On the surface, Hayes's backing can give LMTS a "big shot endorsement" halo. But it's important to distinguish that the costs in the primary market are entirely different. They received tokens at bargain prices or even directly gifted, while retail investors are chasing after the tokens in the secondary market—these are fundamentally different situations—this is essentially riding on someone else's coattails.
Onchain Lens's on-chain data shows that these tokens came from transferred locked wallets, which basically means there are still unlocking restrictions. The project team’s move is clever—they leverage the influence of big figures to boost hype while using lock-ups to prevent short-term dumping pressure. From a market cap management perspective, it’s quite shrewd.

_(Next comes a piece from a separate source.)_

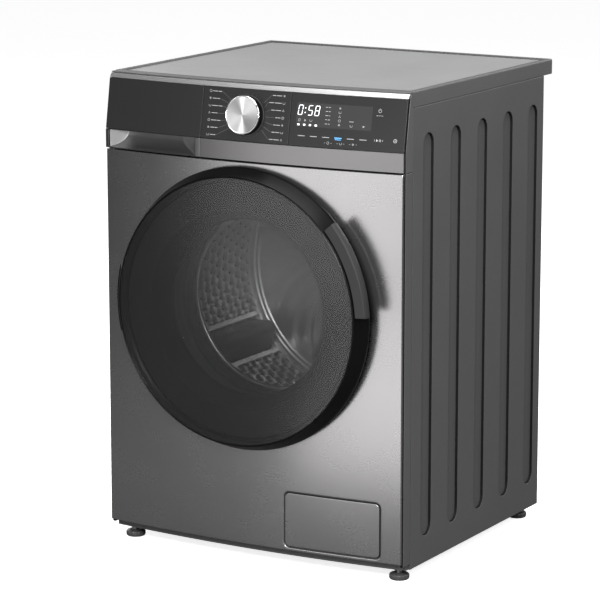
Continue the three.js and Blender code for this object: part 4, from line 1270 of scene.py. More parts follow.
@dataclass
class Worktop:
    """The worktop's frame, with its sloping front lip, and the glossy inlay."""

    skirt: float = 822.4
    lip_front: float = 21.5
    lip_under: float = 846.9
    rim: float = 10.0
    back: float = 566.0
    skirt_front: float = 32.2

    def outlines(self) -> tuple[Array, Array]:
        """The frame's outer and inner plan outlines, with matched points."""
        half, inside = HALF_WIDTH, HALF_WIDTH - self.rim
        xs = np.linspace(-half, half, 90)
        sides = np.concatenate([[self.skirt_front - 0.01, self.skirt_front], np.linspace(40, 552, 24),
                                np.linspace(556, self.back, 5)])
        outer = [np.stack([xs, bow(np.clip(xs, -298, 298)) + self.lip_front], 1)]
        inner = [np.stack([xs * inside / half, bow(xs * inside / half) + 42], 1)]
        outer.append(np.stack([np.full(len(sides), half), sides], 1))
        pocket = np.clip(sides, 42.5, self.back - self.rim)
        inner.append(np.stack([np.full(len(sides), inside), pocket], 1))
        back = np.linspace(half, -half, 24)[1:-1]
        outer.append(np.stack([back, np.full(len(back), self.back)], 1))
        inner.append(np.stack([back * inside / half, np.full(len(back), self.back - self.rim)], 1))
        outer.append(np.stack([np.full(len(sides), -half), sides[::-1]], 1))
        inner.append(np.stack([np.full(len(sides), -inside), pocket[::-1]], 1))
        return np.concatenate(outer), np.concatenate(inner)

    def frame(self) -> Array:
        """The frame: at each point of its outline, a section from its underside over its rim."""
        outer, inner = self.outlines()
        ahead = smooth(-outer[:, 1], -self.skirt_front, -self.skirt_front + 0.005)[:, None]
        inwards = inner - outer
        width = np.linalg.norm(inwards, axis=1, keepdims=True)
        inwards = inwards / width
        side = np.array([(4.5, self.skirt + 0.3), (0.7, self.skirt), (0, self.skirt + 0.7), (0, 846.6),
                         (0.3, 848.4), (1.2, 849.6), (2.8, HEIGHT), (8, HEIGHT), (9.4, HEIGHT),
                         (9.9, 849.5), (10, 840.5), (4.5, 839.5)])
        lip = np.array([(4.5, self.lip_under), (0.4, self.lip_under), (0, self.lip_under + 0.3), (0, 848.3),
                        (0.3, 848.65), (1.0, 848.8), (9.5, 849.4), (18.0, HEIGHT), (19.4, HEIGHT),
                        (19.9, 849.5), (20.5, 840.5), (12, 839.5)])
        rows = []
        for (at_side, z_side), (at_lip, z_lip) in zip(side, lip):
            reach = (1 - ahead) * at_side * width / self.rim + ahead * at_lip * width / 20.5
            z = (1 - ahead) * z_side + ahead * z_lip
            rows.append(np.concatenate([outer + inwards * reach, z], 1))
        return np.stack(rows)

    def inlay(self) -> Array:
        """The inlay's plan outline, half a millimetre inside the pocket, as rising rings."""
        _, inner = self.outlines()
        middle = np.array([0, (self.back + 30) / 2])
        rings = []
        for z, inset in ((840.8, 0.5), (846.3, 0.5), (846.7, 0.65), (846.95, 1.0), (847.0, 1.5)):
            ring = middle + (inner - middle) * (1 - inset / 270)
            rings.append(np.column_stack([ring, np.full(len(ring), z)]))
        return np.stack(rings)

    def build(self) -> None:
        """Makes the frame and the inlay."""
        Surface().grid(self.frame(), wrap_u=True, wrap_v=True).build(
            "worktop_rim", "cabinet", [Look.WORKTOP], ("worktop_frame",))
        Surface().solid(self.inlay()).build("worktop_panel", "cabinet", [Look.INLAY], ("worktop_inlay",))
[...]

The problem is, retail investors see big shots holding tokens and can't sit still. First, the fundamentals of the LMTS project itself haven't been truly validated by the market; relying solely on endorsements can't sustain long-term value. Second, the big investors' logic is to seize early opportunities in the race—low cost, low risk; retail investors following the trend are usually buying at high prices later on, with a much higher probability of losses and risk.
In simple terms, it’s a game of mutual binding between the project and capital. For ordinary players, just watching the show is enough. If you really want to participate, it’s not impossible—just wait until the project has real progress. Don’t get blinded by FOMO from "same-style investments." Remember, the money big shots make in this circle often comes from retail investors paying the "cognitive tuition."